Why are you emailing when he clearly fails at this method of communication? He doesn’t have a phone number you can badger him at constantly? Preferably more than one (office, home, cell)?

Once again, it takes **Shot From Guns **to give the simplest and most direct response.

Thank you, thank you. :bows all around:

ETA:

And Kyla, shouldn’t you have a faculty advisor whose job it is to be your advocate exactly in situations like this?

Honestly, I don’t want to piss him off or point out that he’s pissing ME off. You know what I mean? He is the professor and I am the student and I don’t want to create conflict by appearing to be ragging on him. He’s doing me a favor by agreeing to do this independent study and I want to get along with him.
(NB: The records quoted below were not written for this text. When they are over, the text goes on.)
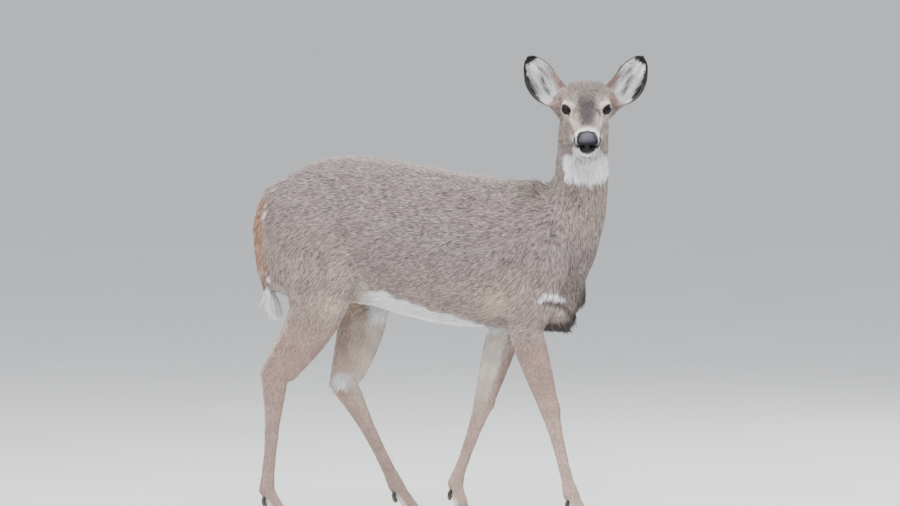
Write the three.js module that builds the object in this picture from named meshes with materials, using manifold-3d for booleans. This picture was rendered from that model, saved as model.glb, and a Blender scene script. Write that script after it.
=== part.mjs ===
// A white-tailed deer doe, life size, caught in mid-stride with her head turned to her right.
// Millimetres. +X runs towards her chest, +Y to her left, +Z up, and the floor is z = 0.
// Every soft form is a loft: a closed surface through cross-sections set along a limb or the body.
// The forms are joined into one body, which thin plane cuts then part into named pieces.

import * as THREE from 'three';
import { mergeVertices } from 'three/addons/utils/BufferGeometryUtils.js';
import Module from 'manifold-3d';

const wasm = await Module();
wasm.setup();

// ---- driving dimensions ----

const gap = 0.3; // clearance between neighbouring pieces
const originShift = [-70.8, 59.9, 0]; // puts the origin under the middle of the whole animal

const body = {
  croupHeight: 934, // highest point of the back
  withersHeight: 873,
  sternumHeight: 498,
  halfWidth: 143, // at the last ribs
};

// Joint centres of the four legs, [x, z], and the sideways place of each leg.
const legs = {
  front_leg_right: {
    kind: 'front', y: -84, joints: [[268, 540], [342, 308], [396, 97]],
    swing: 0, pastern: 33, hoofTilt: 0,
  },
  front_leg_left: {
    kind: 'front', y: 80, joints: [[214, 536], [148, 305], [77, 104]],
    swing: -44, pastern: 4, hoofTilt: 24,
  },
  hind_leg_right: {
    kind: 'hind', y: -92, joints: [[-205, 590], [-346, 375], [-371, 96]],
    swing: 0, pastern: 36, hoofTilt: 0,
  },
  hind_leg_left: {
    kind: 'hind', y: 92, joints: [[-133, 612], [-204, 350], [-77, 98]],
    swing: 44, pastern: 40, hoofTilt: 0,
  },
};

const head = {
  poll: [421, -15, 1073], // back of the skull
  yaw: -80, // turned to her right
  pitch: 22, // nose below the level
};

const ear = {
  root: [18, 64, 0], // in the head's own frame, on the left
  along: [-0.6, 0.56, 0.6],
  open: [0.91, 0, 0.42],
  length: 138,
  halfWidth: 39,
  depth: 30,
  wall: 4.5,
};

const eye = { at: [114, 45, 24.5], radius: 17 };

const hoof = { length: 66, height: 48, halfWidth: 10.5, toeFlat: 3 };

const colours = {
  coat: [0x94826f, 0.9],
  legs: [0xb08d6e, 0.9],
  face: [0x97826d, 0.9],
  ears: [0xcfc4b8, 0.9],
  tail: [0xa9795a, 0.9],
  eyes: [0x0c0a09, 0.12],
  nose: [0x17171b, 0.35],
  horn: [0x1c1a19, 0.45],
};

// ---- lofting ----

const vector = (p) => new THREE.Vector3(...p);
const smoothCurve = (points) => new THREE.CatmullRomCurve3(points, false, 'catmullrom', 0.5);

// A superellipse coordinate: power 2 is round, more is boxier, less is sharper.
const rounded = (value, power) => Math.sign(value) * Math.abs(value) ** (2 / power);

// Sections are { at, up, low, side, topPower, lowPower }: up and low reach along and against the
// hint direction, and side is the half width. The powers shape the upper and the lower half.
// Each section lies square to the line through the centres, or square to axis where that is given.
function loft(sections, { sides, hint, axis, grow = 0 }) {
  const centres = smoothCurve(sections.map((s) => vector(s.at)));
  const reaches = smoothCurve(sections.map((s) => vector([s.up, s.low, s.side])));
  const forms = smoothCurve(
    sections.map((s) => vector([s.topPower ?? 2, s.lowPower ?? 2, 0])),
  );
  const positions = [];
  const faces = [];
  const last = sections.length - 1;
  for (let i = 0; i <= last; i++) {
    const t = i / last;
    const centre = centres.getPoint(t);
    const along = axis ? vector(axis) : centres.getTangent(t);
    const reach = reaches.getPoint(t);
    const form = forms.getPoint(t);
    const ahead = vector(hint);
    ahead.addScaledVector(along, -ahead.dot(along)).normalize();
    const across = along.clone().cross(ahead);
    for (let j = 0; j < sides; j++) {
      const angle = (j / sides) * 2 * Math.PI;
      const power = Math.cos(angle) > 0 ? form.x : form.y;
      const high = (Math.cos(angle) > 0 ? reach.x : reach.y) + grow;
      const p = centre
        .clone()
        .addScaledVector(ahead, high * rounded(Math.cos(angle), power))
        .addScaledVector(across, (reach.z + grow) * rounded(Math.sin(angle), power));
      positions.push(p.x, p.y, p.z);
    }
  }
  const corner = (i, j) => i * sides + (j % sides);
  for (let i = 0; i < last; i++) {
    for (let j = 0; j < sides; j++) {
      faces.push(corner(i, j), corner(i, j + 1), corner(i + 1, j));
      faces.push(corner(i + 1, j), corner(i, j + 1), corner(i + 1, j + 1));
    }
  }
  const first = centres.getPoint(0);
  const end = centres.getPoint(1);
  positions.push(first.x, first.y, first.z, end.x, end.y, end.z);
  const firstCap = (last + 1) * sides;
  for (let j = 0; j < sides; j++) {
    faces.push(firstCap, corner(0, j + 1), corner(0, j));
    faces.push(firstCap + 1, corner(last, j), corner(last, j + 1));
  }
  return new THREE.BufferGeometry()
    .setAttribute('position', new THREE.Float32BufferAttribute(positions, 3))
    .setIndex(faces);
}

// ---- joining and cutting ----

function solid(geometry, matrix) {
  const bare = geometry.clone();
  bare.deleteAttribute('normal');
  bare.deleteAttribute('uv');
  if (matrix) bare.applyMatrix4(matrix);
  const merged = mergeVertices(bare, 1e-3);
  return new wasm.Manifold(
    new wasm.Mesh({
      numProp: 3,
      vertProperties: merged.attributes.position.array,
      triVerts: new Uint32Array(merged.index.array),
    }),
  );
}

const join = (...solids) => wasm.Manifold.union(solids);

// Splits a solid with planes, each a point and a normal: first the part that lies before them
// all, then what is left, with the gap between the two.
function split(whole, ...planes) {
  const trim = (part, [point, normal], side) => {
    const n = normal.clone().normalize().multiplyScalar(side);
    return part.trimByPlane(n.toArray(), n.dot(point) + gap / 2);
  };
  const before = planes.reduce((part, plane) => trim(part, plane, 1), whole);
  return [before, join(...planes.map((plane) => trim(whole, plane, -1)))];
}

const ellipsoid = (at, radii, matrix, rounds = 10) =>
  solid(
    new THREE.SphereGeometry(1, rounds, Math.round(rounds * 0.7)).scale(...radii).translate(...at),
    matrix,
  );

// ---- trunk and neck ----

// A cross-section of the trunk, upright, from its upper and lower heights.
function slab(x, top, bottom, widest, side, topPower = 1.9, lowPower = 2.1) {
  return { at: [x, 0, widest], up: top - widest, low: widest - bottom, side, topPower, lowPower };
}

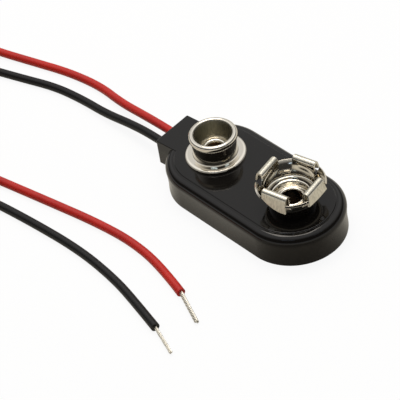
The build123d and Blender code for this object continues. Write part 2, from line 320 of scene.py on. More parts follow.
blackAbs = mouldedAbs("mouldedBlackAbs", plastic)
redPvc, blackPvc = [extrudedPvc(name, s, pvcGrain) for name, s in insulation.items()]
nickelBright, nickelSatin, nickelEyelet, tinnedCopper, tinnedBrass, solderGrey = [
    platedSheet(name, s, metalGrain) for name, s in metals.items()
]
print("materials made")

# Leads. Each route runs from the stripped end inside the housing to the one outside, and is the
# same list as in the part's source. A lead that lies on the ground has its middle at rest height
leadDiameter = 1.05
exitX = -13.9
exitHeight = 2.05
rest = leadDiameter / 2
redExit = 0.72
blackExit = -1.24
leadMesh = {"stepsPerPoint": 16, "roundness": 8}
leads = {
    "redLead": {
        "node": "red_lead",
        "slot": "red_pvc",
        "bareEnd": "redTinnedEnd",
        "material": redPvc,
        "exit": (exitX, redExit, exitHeight),
        "length": 164.6,
        "route": [
            (2.6, 1.1, exitHeight), (0.7, 1.7, exitHeight), (-2.3, 3.0, exitHeight),
            (-6.8, 3.2, exitHeight), (-10.55, redExit, exitHeight), (-16.6, redExit, exitHeight),
            (-21.0, 0.98, 1.45), (-25.4, 1.2, 0.8), (-30.2, 1.75, rest), (-35.4, 1.0, rest),
            (-40.6, -0.55, rest), (-46.5, -2.3, rest), (-54.0, -3.8, rest), (-62.6, -5.2, rest),
            (-70.0, -9.2, rest), (-73.0, -15.8, rest), (-70.2, -22.2, rest), (-63.0, -24.9, rest),
            (-53.8, -23.8, rest), (-44.4, -21.6, rest), (-35.2, -19.2, rest), (-26.4, -17.45, rest),
            (-18.6, -15.9, rest), (-11.8, -14.6, rest), (-6.1, -14.0, rest), (-0.6, -14.5, rest),
            (4.26, -15.8, rest),
        ],
    },
    "blackLead": {
        "node": "black_lead",
        "slot": "black_pvc",
        "bareEnd": "blackTinnedEnd",
        "material": blackPvc,
        "exit": (exitX, blackExit, exitHeight),
        "length": 150.6,
        "route": [
            (-10.6, blackExit, exitHeight), (-16.6, blackExit + 0.06, exitHeight), (-21.0, -1.1, 1.4),
            (-25.4, -1.35, 0.78), (-30.0, -1.35, rest), (-34.6, -1.95, rest), (-39.4, -3.6, rest),
            (-46.6, -5.9, rest), (-55.0, -7.4, rest), (-63.5, -8.9, rest), (-69.6, -13.0, 1.3),
            (-71.3, -19.4, 2.15), (-68.0, -26.0, 2.15), (-61.0, -29.4, 1.2), (-52.6, -28.6, rest),
            (-43.4, -25.8, rest), (-34.2, -22.9, rest), (-25.6, -20.5, rest), (-17.4, -19.45, rest),
            (-9.6, -18.85, rest), (-3.0, -19.3, rest), (1.6, -20.2, rest), (6.0, -21.2, rest),
        ],
    },
}


# A circle carried along a smooth spline that the route's points pull to themselves
def makeLead(name, s):
    data = bpy.data.curves.new(name, "CURVE")
    data.dimensions = "3D"
    data.resolution_u = leadMesh["stepsPerPoint"]
    data.bevel_depth = leadDiameter / 2 * mm
    data.bevel_resolution = leadMesh["roundness"]
    data.use_fill_caps = True
    line = data.splines.new("NURBS")
    route = s["route"]
    line.points.add(len(route) - 1)
    flat = np.c_[np.array(route) * mm, np.ones(len(route))].ravel()
    line.points.foreach_set("co", flat)
    line.order_u = 3
    line.use_endpoint_u = True
    lead = bpy.data.objects.new(name, data)
    bpy.context.collection.objects.link(lead)
    data.materials.append(s["material"])
    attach(lead, "root")
    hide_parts(s["node"])
    return lead


made = {name: makeLead(name, s) for name, s in leads.items()}
print("leads laid")


# Four-sided faces between neighbouring points of a grid, numbered row by row, which may close on
# itself either way
def gridFaces(rows, columns, closeRows, closeColumns, start=0):
    i, j = np.meshgrid(
        np.arange(rows if closeRows else rows - 1),
        np.arange(columns if closeColumns else columns - 1),
        indexing="ij",
    )
    nextRow, nextColumn = (i + 1) % rows, (j + 1) % columns
    corners = [
        i * columns + j, i * columns + nextColumn, nextRow * columns + nextColumn, nextRow * columns + j,
    ]
    return (np.stack(corners, axis=-1).reshape(-1, 4) + start).tolist()


# A mesh from points in millimetres. A closed one gets its faces turned outward
def meshPiece(name, points, faces, sharpDegrees=35, closed=True):
    data = bpy.data.meshes.new(name)
    data.from_pydata((np.asarray(points) * mm).tolist(), [], faces)
    if closed:
        mesh = bmesh.new()
        mesh.from_mesh(data)
        bmesh.ops.recalc_face_normals(mesh, faces=mesh.faces)
        mesh.to_mesh(data)
        mesh.free()
    smoothMesh(data, sharpDegrees)
    piece = bpy.data.objects.new(name, data)
    bpy.context.collection.objects.link(piece)
    return piece


# Smooth shading with edges left sharp where faces meet at more than the given angle
def smoothMesh(data, sharpDegrees):
    data.polygons.foreach_set("use_smooth", np.ones(len(data.polygons), bool))
    data.set_sharp_from_angle(angle=np.radians(sharpDegrees))
    data.update()


# How dull each point of a piece's metal is, from 0 to 1; on the stud's cup it is also how much painted shade
# darkens it
def paintDullAndShade(piece, values):
    layer = piece.data.attributes.new("dullAndShade", "FLOAT", "POINT")
    layer.data.foreach_set("value", np.asarray(values, np.float32).ravel())


# Gives a piece its material, hangs it under the root body, and hides the part's node that it takes the place
# of
def dress(piece, material, node):
    piece.data.materials.clear()
    piece.data.materials.append(material)
    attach(piece, "root")
    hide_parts(node)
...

He did actually just respond to the email I sent him today, probably because I titled it “Justin, could you please respond to this email?”. And then I wrote back to him AND HE WROTE BACK TO ME IMMEDIATELY. He sent me two emails in the space of five minutes!

Quick, someone check to see if hell has frozen over.

ETA: Though a highly unfortunate coincidence, HE IS MY FACULTY ADVISOR. facepalm

Well what a fucking asshole.

And if someone doesn’t reply to your urgent email after a couple of days–let alone weeks–there’s nothing obnoxious about calling them. The harassment suggestion was intended to be facetious; the point was simply that if one method of communication is failing, it’s up to you to try another if you want to get anything done. No, it’s not fair, and you shouldn’t have to, but tough shit. It’s possible that you could have been done at a reasonable time if you’d followed up more aggressively.

I’m sure you’re right. :frowning:

Yup. :frowning: Oh well, lesson learned, eh?

Not sure how applicable this lesson will be in my future life, given that this is my last class EVER.

Unless I am possessed by insanity and decide to do a PhD. Which is, um…highly unlikely.